*Data for the task*.
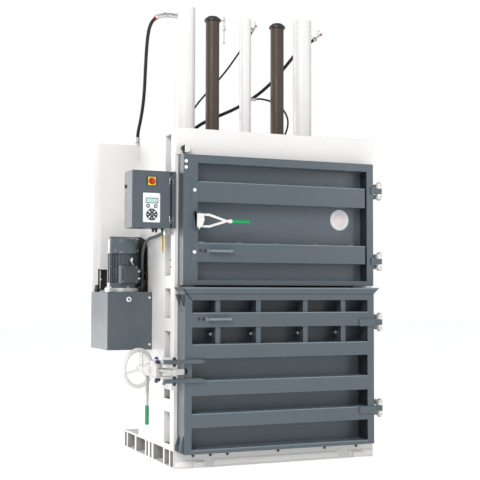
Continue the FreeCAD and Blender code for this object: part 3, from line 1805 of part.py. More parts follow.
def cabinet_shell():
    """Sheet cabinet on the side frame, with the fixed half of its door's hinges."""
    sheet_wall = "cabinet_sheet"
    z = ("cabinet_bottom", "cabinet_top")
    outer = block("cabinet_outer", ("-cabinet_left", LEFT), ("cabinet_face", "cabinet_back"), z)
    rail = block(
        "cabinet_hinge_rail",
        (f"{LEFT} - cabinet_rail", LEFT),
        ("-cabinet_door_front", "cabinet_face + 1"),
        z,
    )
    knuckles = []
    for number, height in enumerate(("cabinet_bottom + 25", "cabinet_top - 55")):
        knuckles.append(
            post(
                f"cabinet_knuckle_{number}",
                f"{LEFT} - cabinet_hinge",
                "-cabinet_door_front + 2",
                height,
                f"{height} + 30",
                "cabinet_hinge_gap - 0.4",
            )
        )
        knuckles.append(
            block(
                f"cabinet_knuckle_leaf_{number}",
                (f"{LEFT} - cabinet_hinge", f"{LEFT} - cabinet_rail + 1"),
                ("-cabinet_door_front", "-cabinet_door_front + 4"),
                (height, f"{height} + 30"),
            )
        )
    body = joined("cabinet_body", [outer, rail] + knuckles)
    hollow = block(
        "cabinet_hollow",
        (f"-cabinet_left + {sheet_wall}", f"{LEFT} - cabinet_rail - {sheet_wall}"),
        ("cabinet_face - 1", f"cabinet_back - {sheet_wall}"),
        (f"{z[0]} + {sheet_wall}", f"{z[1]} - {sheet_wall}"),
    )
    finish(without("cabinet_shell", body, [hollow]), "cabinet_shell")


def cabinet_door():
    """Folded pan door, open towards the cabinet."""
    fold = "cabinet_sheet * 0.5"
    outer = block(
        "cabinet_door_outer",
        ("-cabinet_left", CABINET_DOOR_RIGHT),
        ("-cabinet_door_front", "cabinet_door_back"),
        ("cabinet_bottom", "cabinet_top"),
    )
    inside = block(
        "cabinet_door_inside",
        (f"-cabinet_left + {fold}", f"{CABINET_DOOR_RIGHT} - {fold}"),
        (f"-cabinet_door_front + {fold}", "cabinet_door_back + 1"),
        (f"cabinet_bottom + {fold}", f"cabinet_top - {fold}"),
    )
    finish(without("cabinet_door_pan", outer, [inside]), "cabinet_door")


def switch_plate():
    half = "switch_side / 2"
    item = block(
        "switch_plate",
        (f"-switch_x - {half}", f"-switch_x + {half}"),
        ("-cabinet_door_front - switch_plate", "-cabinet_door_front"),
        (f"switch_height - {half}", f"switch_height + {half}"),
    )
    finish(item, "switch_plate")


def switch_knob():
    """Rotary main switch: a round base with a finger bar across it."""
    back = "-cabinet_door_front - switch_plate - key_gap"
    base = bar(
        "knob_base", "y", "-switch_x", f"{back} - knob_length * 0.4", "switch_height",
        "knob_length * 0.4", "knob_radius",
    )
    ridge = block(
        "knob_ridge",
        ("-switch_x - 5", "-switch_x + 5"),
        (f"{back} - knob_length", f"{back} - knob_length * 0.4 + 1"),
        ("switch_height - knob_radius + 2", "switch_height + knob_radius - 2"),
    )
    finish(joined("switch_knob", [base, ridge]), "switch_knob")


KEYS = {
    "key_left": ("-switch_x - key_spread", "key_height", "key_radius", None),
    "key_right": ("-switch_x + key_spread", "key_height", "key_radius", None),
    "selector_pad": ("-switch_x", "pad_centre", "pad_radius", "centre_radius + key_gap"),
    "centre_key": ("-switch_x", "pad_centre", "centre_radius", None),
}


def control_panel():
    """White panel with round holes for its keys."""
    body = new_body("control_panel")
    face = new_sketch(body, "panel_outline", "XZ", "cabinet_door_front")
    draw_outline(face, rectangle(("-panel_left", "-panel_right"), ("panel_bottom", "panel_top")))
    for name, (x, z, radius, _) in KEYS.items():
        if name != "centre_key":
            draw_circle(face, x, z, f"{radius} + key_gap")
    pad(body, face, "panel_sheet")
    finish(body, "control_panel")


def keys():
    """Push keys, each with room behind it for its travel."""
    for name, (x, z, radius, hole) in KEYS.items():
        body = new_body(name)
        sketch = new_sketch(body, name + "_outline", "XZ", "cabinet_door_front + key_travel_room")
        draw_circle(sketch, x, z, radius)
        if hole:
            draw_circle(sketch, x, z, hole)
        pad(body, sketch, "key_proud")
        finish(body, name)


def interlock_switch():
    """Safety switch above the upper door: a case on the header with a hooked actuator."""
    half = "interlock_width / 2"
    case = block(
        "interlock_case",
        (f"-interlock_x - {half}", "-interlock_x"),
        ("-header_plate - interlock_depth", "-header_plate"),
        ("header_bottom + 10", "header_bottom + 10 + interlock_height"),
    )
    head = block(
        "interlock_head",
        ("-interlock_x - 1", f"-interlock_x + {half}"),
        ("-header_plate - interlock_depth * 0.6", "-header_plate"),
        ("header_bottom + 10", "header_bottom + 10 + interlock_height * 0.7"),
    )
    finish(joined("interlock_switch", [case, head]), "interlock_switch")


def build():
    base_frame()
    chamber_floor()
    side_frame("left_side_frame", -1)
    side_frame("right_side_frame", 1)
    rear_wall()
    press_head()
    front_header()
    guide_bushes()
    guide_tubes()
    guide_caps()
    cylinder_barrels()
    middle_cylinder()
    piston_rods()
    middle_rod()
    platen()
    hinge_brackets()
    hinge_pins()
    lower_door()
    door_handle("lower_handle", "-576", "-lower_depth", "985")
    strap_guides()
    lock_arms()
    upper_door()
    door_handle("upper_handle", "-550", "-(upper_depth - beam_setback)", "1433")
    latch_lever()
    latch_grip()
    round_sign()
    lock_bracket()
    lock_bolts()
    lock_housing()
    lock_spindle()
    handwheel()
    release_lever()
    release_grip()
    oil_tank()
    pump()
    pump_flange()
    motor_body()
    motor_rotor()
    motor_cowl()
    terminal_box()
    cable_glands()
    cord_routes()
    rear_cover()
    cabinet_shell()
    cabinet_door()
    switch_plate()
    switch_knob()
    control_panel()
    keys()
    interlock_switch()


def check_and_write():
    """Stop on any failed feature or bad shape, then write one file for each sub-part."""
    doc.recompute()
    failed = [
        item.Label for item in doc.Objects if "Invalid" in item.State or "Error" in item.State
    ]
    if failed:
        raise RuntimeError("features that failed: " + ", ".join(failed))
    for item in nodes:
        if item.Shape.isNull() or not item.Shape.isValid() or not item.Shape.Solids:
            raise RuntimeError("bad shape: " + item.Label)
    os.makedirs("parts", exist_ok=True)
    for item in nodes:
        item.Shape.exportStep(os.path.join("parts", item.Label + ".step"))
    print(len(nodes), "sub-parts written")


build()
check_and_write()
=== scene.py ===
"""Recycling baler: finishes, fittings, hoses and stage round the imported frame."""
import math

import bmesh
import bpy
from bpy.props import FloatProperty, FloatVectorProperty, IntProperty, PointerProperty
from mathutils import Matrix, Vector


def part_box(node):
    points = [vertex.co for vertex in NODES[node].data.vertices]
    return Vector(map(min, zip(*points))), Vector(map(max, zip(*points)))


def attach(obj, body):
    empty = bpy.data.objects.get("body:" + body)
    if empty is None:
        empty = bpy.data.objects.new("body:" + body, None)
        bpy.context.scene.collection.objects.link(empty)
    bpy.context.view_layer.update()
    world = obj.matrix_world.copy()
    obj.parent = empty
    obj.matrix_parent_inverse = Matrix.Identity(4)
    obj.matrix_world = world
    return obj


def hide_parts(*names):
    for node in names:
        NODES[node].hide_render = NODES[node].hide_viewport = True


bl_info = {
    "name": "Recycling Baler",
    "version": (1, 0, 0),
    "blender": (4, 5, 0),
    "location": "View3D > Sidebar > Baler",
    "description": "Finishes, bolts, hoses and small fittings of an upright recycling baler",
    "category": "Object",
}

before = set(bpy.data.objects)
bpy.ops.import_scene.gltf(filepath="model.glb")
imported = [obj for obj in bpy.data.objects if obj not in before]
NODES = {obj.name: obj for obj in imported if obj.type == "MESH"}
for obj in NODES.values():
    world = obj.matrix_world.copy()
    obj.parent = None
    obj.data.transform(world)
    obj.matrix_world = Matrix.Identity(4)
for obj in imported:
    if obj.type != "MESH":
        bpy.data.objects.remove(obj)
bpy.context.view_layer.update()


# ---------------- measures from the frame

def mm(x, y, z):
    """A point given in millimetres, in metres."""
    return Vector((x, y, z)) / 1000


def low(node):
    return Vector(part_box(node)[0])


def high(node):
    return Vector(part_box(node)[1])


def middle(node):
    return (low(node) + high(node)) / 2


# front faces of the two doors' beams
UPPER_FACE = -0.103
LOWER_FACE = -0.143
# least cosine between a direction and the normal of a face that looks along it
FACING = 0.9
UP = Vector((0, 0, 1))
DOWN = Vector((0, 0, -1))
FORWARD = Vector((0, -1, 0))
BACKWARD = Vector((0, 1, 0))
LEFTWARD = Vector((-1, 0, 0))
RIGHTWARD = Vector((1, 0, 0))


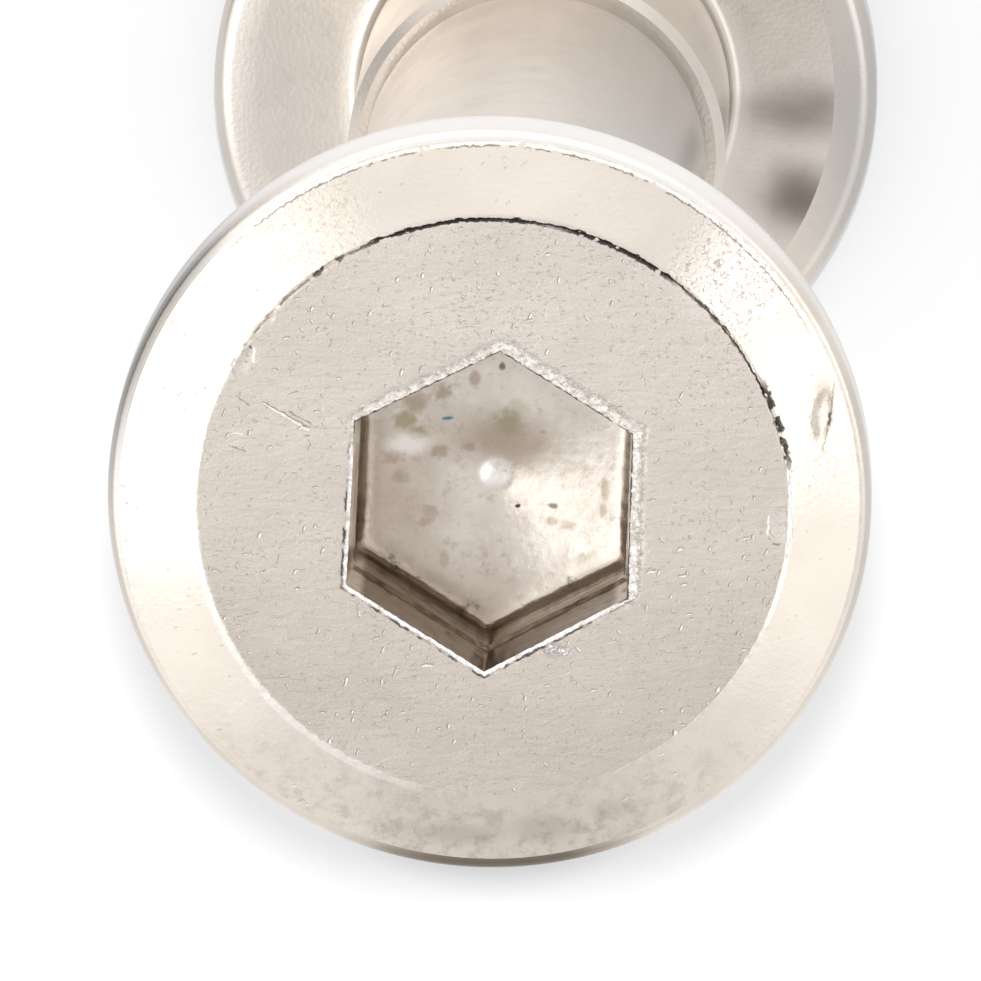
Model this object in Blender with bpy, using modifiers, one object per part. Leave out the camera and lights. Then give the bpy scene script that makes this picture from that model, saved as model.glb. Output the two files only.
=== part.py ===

*Task statement*. Output exactly those lines that lie from the line with "cord_routes()" through the line with "for node in", with both of those lines included.

*Final result*.
    cord_routes()
    rear_cover()
    cabinet_shell()
    cabinet_door()
    switch_plate()
    switch_knob()
    control_panel()
    keys()
    interlock_switch()


def check_and_write():
    """Stop on any failed feature or bad shape, then write one file for each sub-part."""
    doc.recompute()
    failed = [
        item.Label for item in doc.Objects if "Invalid" in item.State or "Error" in item.State
    ]
    if failed:
        raise RuntimeError("features that failed: " + ", ".join(failed))
    for item in nodes:
        if item.Shape.isNull() or not item.Shape.isValid() or not item.Shape.Solids:
            raise RuntimeError("bad shape: " + item.Label)
    os.makedirs("parts", exist_ok=True)
    for item in nodes:
        item.Shape.exportStep(os.path.join("parts", item.Label + ".step"))
    print(len(nodes), "sub-parts written")


build()
check_and_write()
=== scene.py ===
"""Recycling baler: finishes, fittings, hoses and stage round the imported frame."""
import math

import bmesh
import bpy
from bpy.props import FloatProperty, FloatVectorProperty, IntProperty, PointerProperty
from mathutils import Matrix, Vector


def part_box(node):
    points = [vertex.co for vertex in NODES[node].data.vertices]
    return Vector(map(min, zip(*points))), Vector(map(max, zip(*points)))


def attach(obj, body):
    empty = bpy.data.objects.get("body:" + body)
    if empty is None:
        empty = bpy.data.objects.new("body:" + body, None)
        bpy.context.scene.collection.objects.link(empty)
    bpy.context.view_layer.update()
    world = obj.matrix_world.copy()
    obj.parent = empty
    obj.matrix_parent_inverse = Matrix.Identity(4)
    obj.matrix_world = world
    return obj


def hide_parts(*names):
    for node in names:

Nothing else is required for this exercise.